Given that stocks are trading at historically high valuations, any short-term concern about the quality of earnings will weigh on the stock market according to A.C. Moore, investment strategist at Dunvegan Associates.
“The market is overbought, so you’re not likely to see any sustained moves to the upside for the next few months,” Moore said. “Business spending won’t kick in until we see companies get some good earnings under their belts, so it’s a time for market psychology to get washed back and forth between hope and caution.”
Steve Young, senior market strategist at Banc of America Capital Management, is more upbeat. As long as we continue to see progress on the economic front, he thinks stock prices will hold at current levels.
“It will take some news in the earnings from to move up off these levels, and that may be one or two quarters away,” Young said. “When second-quarter pre-announcement season comes in March, if we hear companies say that earnings are improving, then the market could move up.”
The wild card is the possibility of another Enron or Tyco, said Young. “These problems are being severely discounted in companies’ stock prices and it’s shaking investors’ confidence and spreading market-wide, so I think if there’s another situation arises like this the market will react in a similar fashion.”
In the meantime, investors are likely to pay more for companies that offer clarity in their earnings reports, Young said, and less for companies with complex accounting for write-offs, spin-offs, tracking stocks, or off-balance sheet partnerships.

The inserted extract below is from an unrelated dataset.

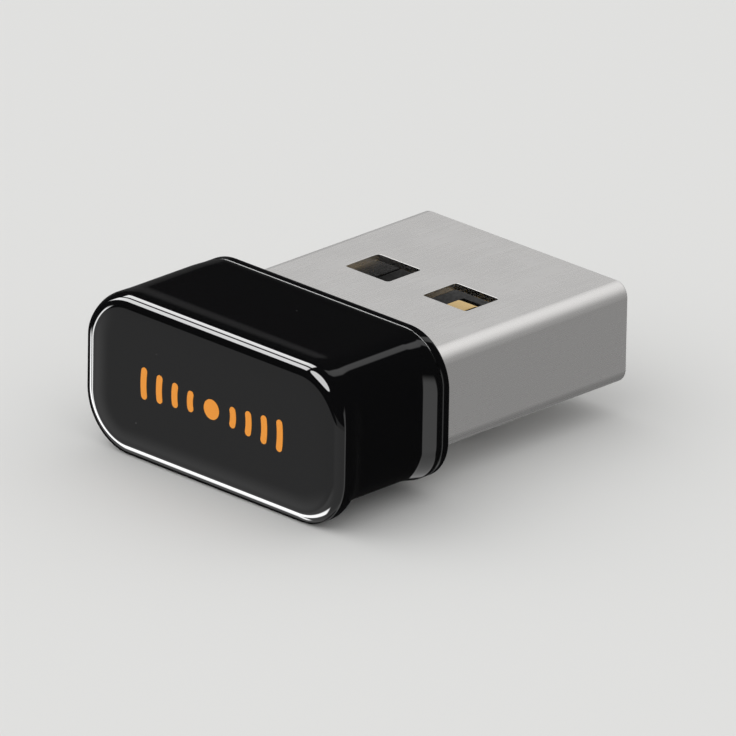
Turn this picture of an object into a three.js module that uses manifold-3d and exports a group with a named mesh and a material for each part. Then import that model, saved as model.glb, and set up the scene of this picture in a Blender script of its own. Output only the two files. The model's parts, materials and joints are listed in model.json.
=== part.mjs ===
// Nano USB wifi adapter: a glossy cap with an end plate that stops at the port, and a
// type A plug that holds the contacts and most of the circuit board.
// Millimetres. The plug goes in along +Y, +Z is up, and the origin is the centre of the
// cap's flat front face, on the axis of the plug.
import * as THREE from "three";
import { mergeVertices } from "three/addons/utils/BufferGeometryUtils.js";
import Module from "manifold-3d";

const wasm = await Module();
wasm.setup();

// Housing
const FACE_WIDTH = 14.9; // over the edge of the front face
const FACE_HEIGHT = 7.1;
const FACE_CORNER = 2.45;
const TOP_EDGE = 0.6; // rounding of the face's upper edge
const SIDE_EDGE = 0.25; // rounding of its other edges
const BODY_WIDTH = 14.4; // behind the face
const BODY_HEIGHT = 6.46;
const BODY_RISE = 0.25; // the face reaches lower than the body behind it
const BODY_CORNER = 2.0;
const BODY_START = 1.6; // where the edge of the face has eased into the body
const LIP_WIDTH = 14.7; // over the two grip lips
const LIP_HEIGHT = 6.56;
const LIP_CORNER = 2.3; // the lips fade round the upper edges
const LIP_LOWER_CORNER = 2.0; // and run on round the lower ones
const BODY_DEPTH = 6.5; // front face to the shoulder
const CAVITY = [13.0, 5.2, 1.4]; // width, height and corner radius
const WALL = 0.7; // behind the face
const PLATE_THICKNESS = 0.45;
const PLATE_EDGE = 0.12; // rounding of the plate's rear edge
const SPIGOT_DEPTH = 0.6; // the part of the plate that enters the cap
const SEAM_BREAK = 0.05; // edge break on both sides of the seam
const LIP_START = 5.0; // where the sides begin to flare
const LIP_END = 5.8;
const FIT = 0.05; // assembly clearance between mouldings

// Plug, a standard USB type A
const PLUG_WIDTH = 12.0;
const PLUG_HEIGHT = 4.5;
const PLUG_LENGTH = 12.0;
const STEEL = 0.3;
const SHELL_RADIUS = 0.65;
const SHELL_LEAD_IN = 0.1;
const TAB_REACH = 0.4;
const TAB_HEIGHT = 2.2;
const WINDOW = { width: 2.5, length: 2.0, centre: 2.25, fromTip: 6.16 };
const SEAM_GAP = 0.06;
const MOUTH_DEPTH = 9.0; // room for the receptacle's tongue

// Contacts, pitch as the standard gives it
const CONTACT_THICKNESS = 0.2;
const CONTACT_WIDTH = 1.0;
const POWER_X = 3.5;
const DATA_X = 1.0;
const POWER_FROM_TIP = 1.1;
const DATA_FROM_TIP = 2.1;
const TAIL_START = 4.45;
const CONTACT_PLANE = 0; // top of the blades, half way up the plug
const CONTACT_PROUD = 0.04;

// Carrier and board
const CARRIER_RECESS = 0.4; // carrier's nose behind the tip of the shell
const CARRIER_REAR = 5.6;
const CARRIER_FLOOR = 0.3;
const CARRIER_SIDE = 0.35;
const CARRIER_NOSE = 0.35;
const BOARD_THICKNESS = 0.5;
const BOARD_TOP = -0.35;
const HEAD_WIDTH = 12.75;
const HEAD_START = 1.3;
const HEAD_END = 5.0;
const NECK_WIDTH = 10.5;
const NECK_END = 17.65;
const BOARD_CORNER = 0.35;
const RIB_DEPTH = 0.55;
const RIB_HEIGHT = 0.72;
const RIB_END = 5.1;

const SHOULDER = BODY_DEPTH;
const SEAM = BODY_DEPTH - PLATE_THICKNESS;
const TIP = SHOULDER + PLUG_LENGTH;
const BOARD_UNDERSIDE = BOARD_TOP - BOARD_THICKNESS;
const CORNER_STEPS = 8;

const MATERIALS = {
  glossBlack: { color: 0x0b0b0c, roughness: 0.12, metalness: 0 },
  steel: { color: 0xb9bcc0, roughness: 0.3, metalness: 1 },
  insulator: { color: 0x151515, roughness: 0.55, metalness: 0 },
  gold: { color: 0xd9a441, roughness: 0.25, metalness: 1 },
  laminate: { color: 0x123c26, roughness: 0.5, metalness: 0 },
  resin: { color: 0x1c1c1e, roughness: 0.6, metalness: 0 },
  tin: { color: 0xc4c6c8, roughness: 0.35, metalness: 1 },
  ceramic: { color: 0x9a7a55, roughness: 0.5, metalness: 0 },
  whiteCeramic: { color: 0xdedbd2, roughness: 0.45, metalness: 0 },
  ferrite: { color: 0x3a3734, roughness: 0.6, metalness: 0 },
  ledLens: { color: 0xe8e6d8, roughness: 0.2, metalness: 0 },
};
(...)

In recent days, shares of companies in the consumer products and health-care sectors have performed well, Young said.
But it seems even companies in apparently straightforward businesses are not immune from Enronitis. On Tuesday, investors took a bite out of donut maker Krispy Kreme’s share price after an article in Forbes magazine called the company’s accounting of a lease on a new $30 million mixing plant as an “off-balance-sheet trick.”